# Work to be completed:
Write out the full set of records below exactly.
---
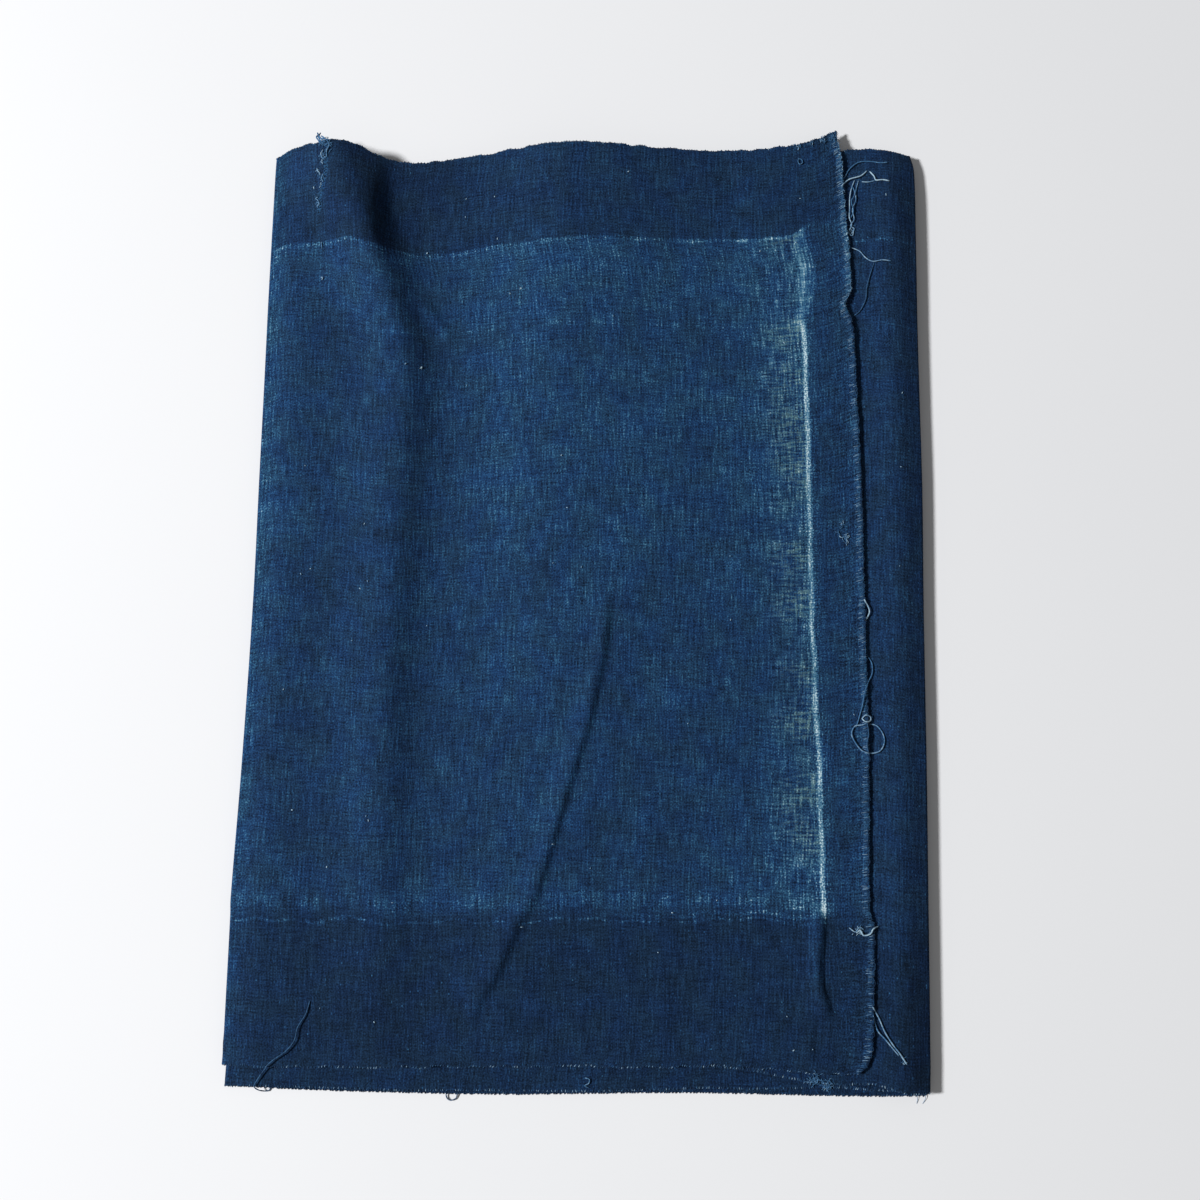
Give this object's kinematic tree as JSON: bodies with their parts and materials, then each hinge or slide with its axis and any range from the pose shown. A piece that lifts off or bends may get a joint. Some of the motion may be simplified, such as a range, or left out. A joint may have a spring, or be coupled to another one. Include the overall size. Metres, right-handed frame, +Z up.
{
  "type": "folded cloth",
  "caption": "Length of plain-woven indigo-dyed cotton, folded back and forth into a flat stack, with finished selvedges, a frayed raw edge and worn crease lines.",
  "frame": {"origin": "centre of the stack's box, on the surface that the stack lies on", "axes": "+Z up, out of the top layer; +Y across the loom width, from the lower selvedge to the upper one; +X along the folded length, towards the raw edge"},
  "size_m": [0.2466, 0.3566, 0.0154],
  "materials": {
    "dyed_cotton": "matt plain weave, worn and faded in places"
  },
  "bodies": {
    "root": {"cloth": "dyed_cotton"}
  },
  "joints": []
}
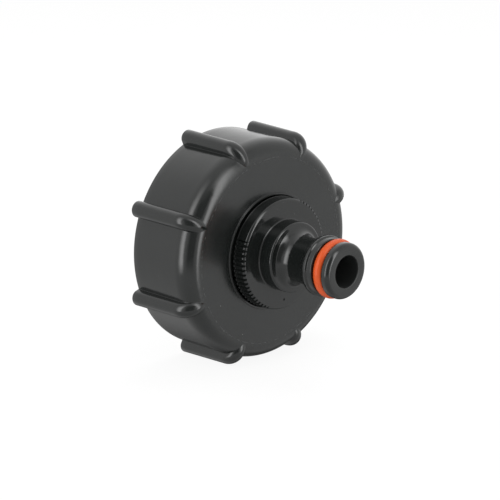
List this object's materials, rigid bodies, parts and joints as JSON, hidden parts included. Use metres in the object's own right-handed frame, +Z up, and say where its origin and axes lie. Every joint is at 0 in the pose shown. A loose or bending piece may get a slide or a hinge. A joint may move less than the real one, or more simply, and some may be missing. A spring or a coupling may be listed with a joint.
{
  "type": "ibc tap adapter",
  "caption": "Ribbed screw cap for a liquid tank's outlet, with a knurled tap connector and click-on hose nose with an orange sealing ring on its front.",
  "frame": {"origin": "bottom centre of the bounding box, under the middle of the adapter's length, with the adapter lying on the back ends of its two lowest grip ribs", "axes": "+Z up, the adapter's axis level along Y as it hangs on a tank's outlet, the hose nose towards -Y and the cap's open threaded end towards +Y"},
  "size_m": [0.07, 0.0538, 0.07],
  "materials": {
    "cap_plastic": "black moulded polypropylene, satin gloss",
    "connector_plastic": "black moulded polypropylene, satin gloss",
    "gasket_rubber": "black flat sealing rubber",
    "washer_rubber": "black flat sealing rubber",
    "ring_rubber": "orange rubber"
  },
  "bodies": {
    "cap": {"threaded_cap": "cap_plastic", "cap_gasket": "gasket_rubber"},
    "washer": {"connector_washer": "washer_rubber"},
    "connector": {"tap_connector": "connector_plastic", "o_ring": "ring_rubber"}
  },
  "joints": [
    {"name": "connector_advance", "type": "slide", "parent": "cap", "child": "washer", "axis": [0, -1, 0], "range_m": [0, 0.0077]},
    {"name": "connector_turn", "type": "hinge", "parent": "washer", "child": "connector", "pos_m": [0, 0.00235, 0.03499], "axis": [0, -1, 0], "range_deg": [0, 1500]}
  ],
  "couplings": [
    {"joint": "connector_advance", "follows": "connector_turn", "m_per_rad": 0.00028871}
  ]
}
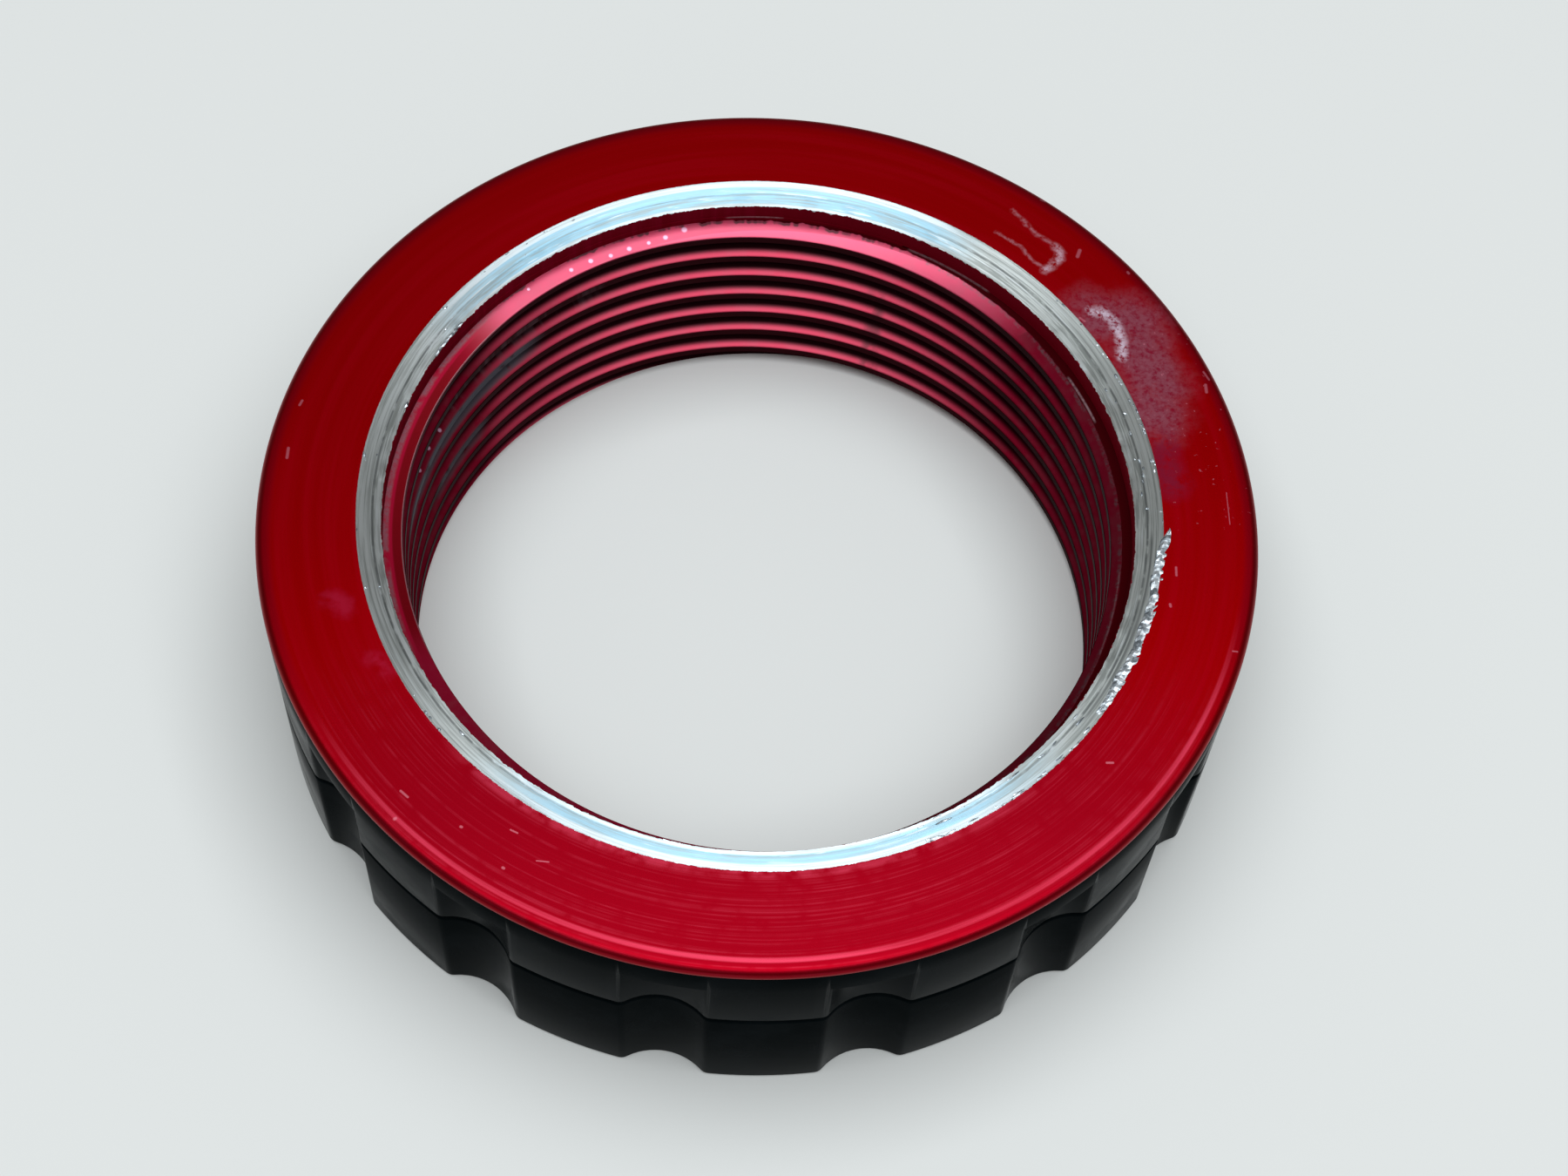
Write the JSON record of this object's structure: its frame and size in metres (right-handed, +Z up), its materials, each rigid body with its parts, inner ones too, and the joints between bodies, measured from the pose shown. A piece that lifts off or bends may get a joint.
---
# Answer below:
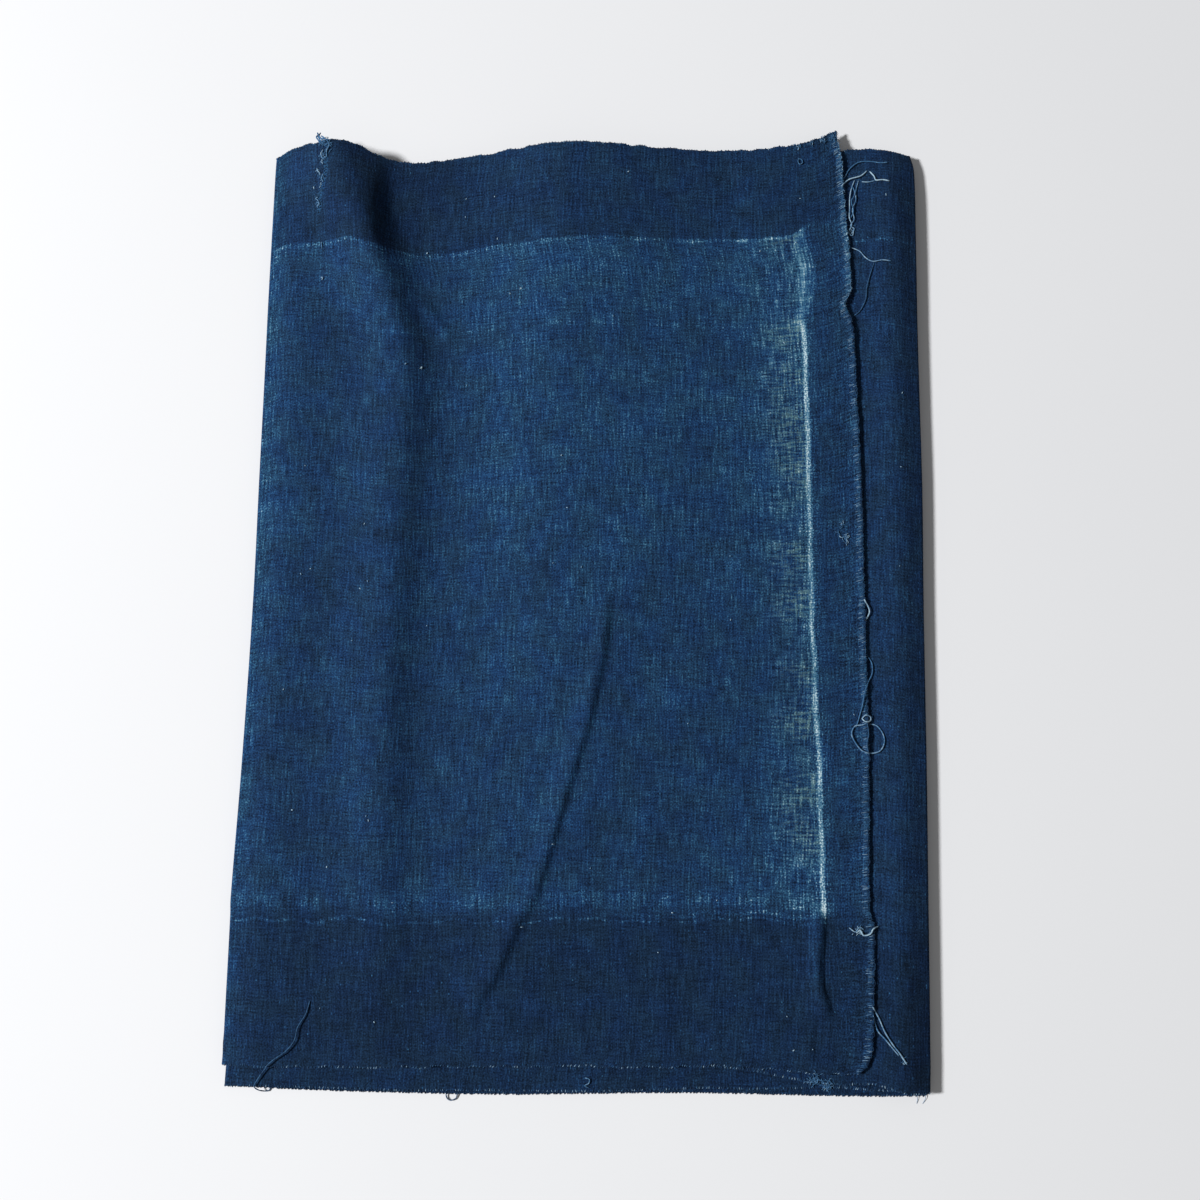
Give this object's kinematic tree as JSON: bodies with their parts and materials, then each hinge or slide with its axis and any range from the pose shown. A piece that lifts off or bends may get a joint. Some of the motion may be simplified, such as a range, or left out. A joint may have a spring, or be coupled to another one. Include the overall size. Metres, right-handed frame, +Z up.
{
  "type": "folded cloth",
  "caption": "Length of plain-woven indigo-dyed cotton, folded back and forth into a flat stack, with finished selvedges, a frayed raw edge and worn crease lines.",
  "frame": {"origin": "centre of the stack's box, on the surface that the stack lies on", "axes": "+Z up, out of the top layer; +Y across the loom width, from the lower selvedge to the upper one; +X along the folded length, towards the raw edge"},
  "size_m": [0.2466, 0.3566, 0.0154],
  "materials": {
    "dyed_cotton": "matt plain weave, worn and faded in places"
  },
  "bodies": {
    "root": {"cloth": "dyed_cotton"}
  },
  "joints": []
}
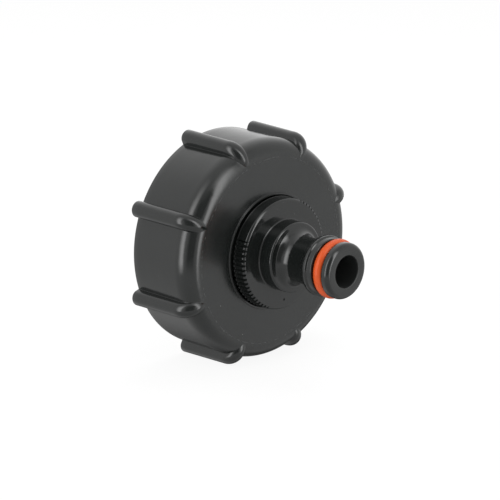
List this object's materials, rigid bodies, parts and joints as JSON, hidden parts included. Use metres in the object's own right-handed frame, +Z up, and say where its origin and axes lie. Every joint is at 0 in the pose shown. A loose or bending piece may get a slide or a hinge. A joint may move less than the real one, or more simply, and some may be missing. A spring or a coupling may be listed with a joint.
{
  "type": "ibc tap adapter",
  "caption": "Ribbed screw cap for a liquid tank's outlet, with a knurled tap connector and click-on hose nose with an orange sealing ring on its front.",
  "frame": {"origin": "bottom centre of the bounding box, under the middle of the adapter's length, with the adapter lying on the back ends of its two lowest grip ribs", "axes": "+Z up, the adapter's axis level along Y as it hangs on a tank's outlet, the hose nose towards -Y and the cap's open threaded end towards +Y"},
  "size_m": [0.07, 0.0538, 0.07],
  "materials": {
    "cap_plastic": "black moulded polypropylene, satin gloss",
    "connector_plastic": "black moulded polypropylene, satin gloss",
    "gasket_rubber": "black flat sealing rubber",
    "washer_rubber": "black flat sealing rubber",
    "ring_rubber": "orange rubber"
  },
  "bodies": {
    "cap": {"threaded_cap": "cap_plastic", "cap_gasket": "gasket_rubber"},
    "washer": {"connector_washer": "washer_rubber"},
    "connector": {"tap_connector": "connector_plastic", "o_ring": "ring_rubber"}
  },
  "joints": [
    {"name": "connector_advance", "type": "slide", "parent": "cap", "child": "washer", "axis": [0, -1, 0], "range_m": [0, 0.0077]},
    {"name": "connector_turn", "type": "hinge", "parent": "washer", "child": "connector", "pos_m": [0, 0.00235, 0.03499], "axis": [0, -1, 0], "range_deg": [0, 1500]}
  ],
  "couplings": [
    {"joint": "connector_advance", "follows": "connector_turn", "m_per_rad": 0.00028871}
  ]
}
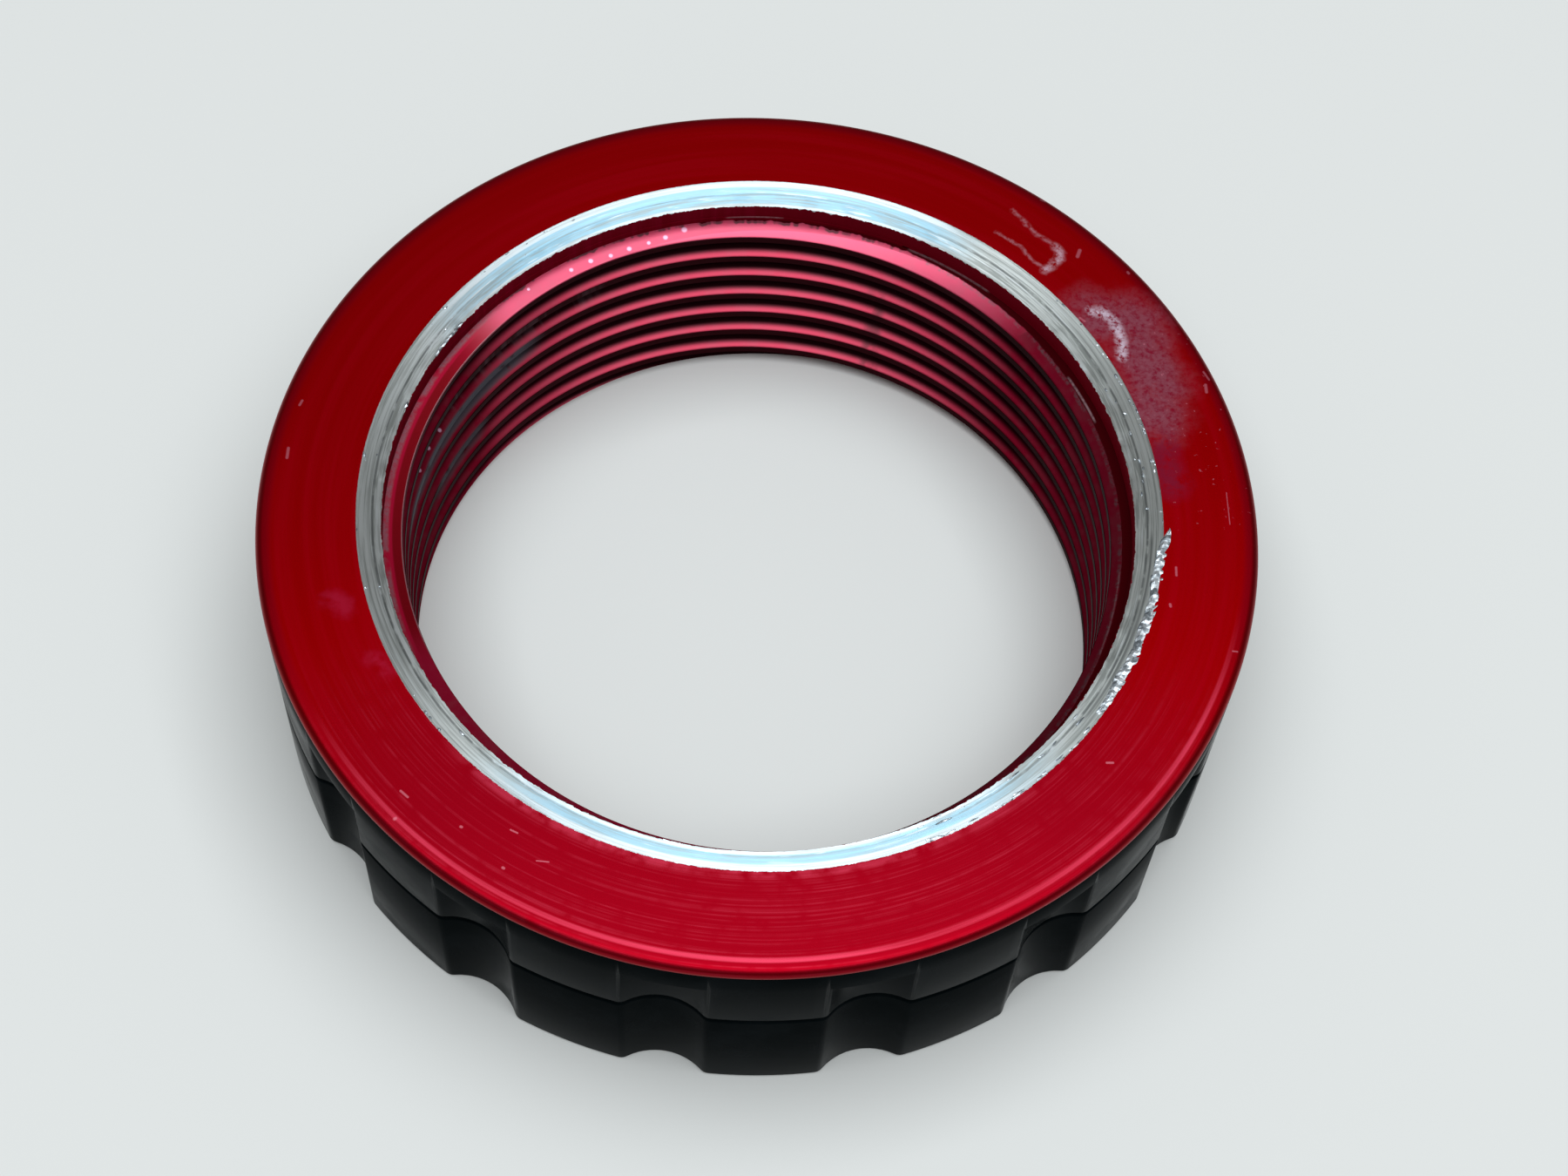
Write the JSON record of this object's structure: its frame and size in metres (right-handed, +Z up), its materials, each rigid body with its parts, inner ones too, and the joints between bodies, measured from the pose shown. A piece that lifts off or bends may get a joint.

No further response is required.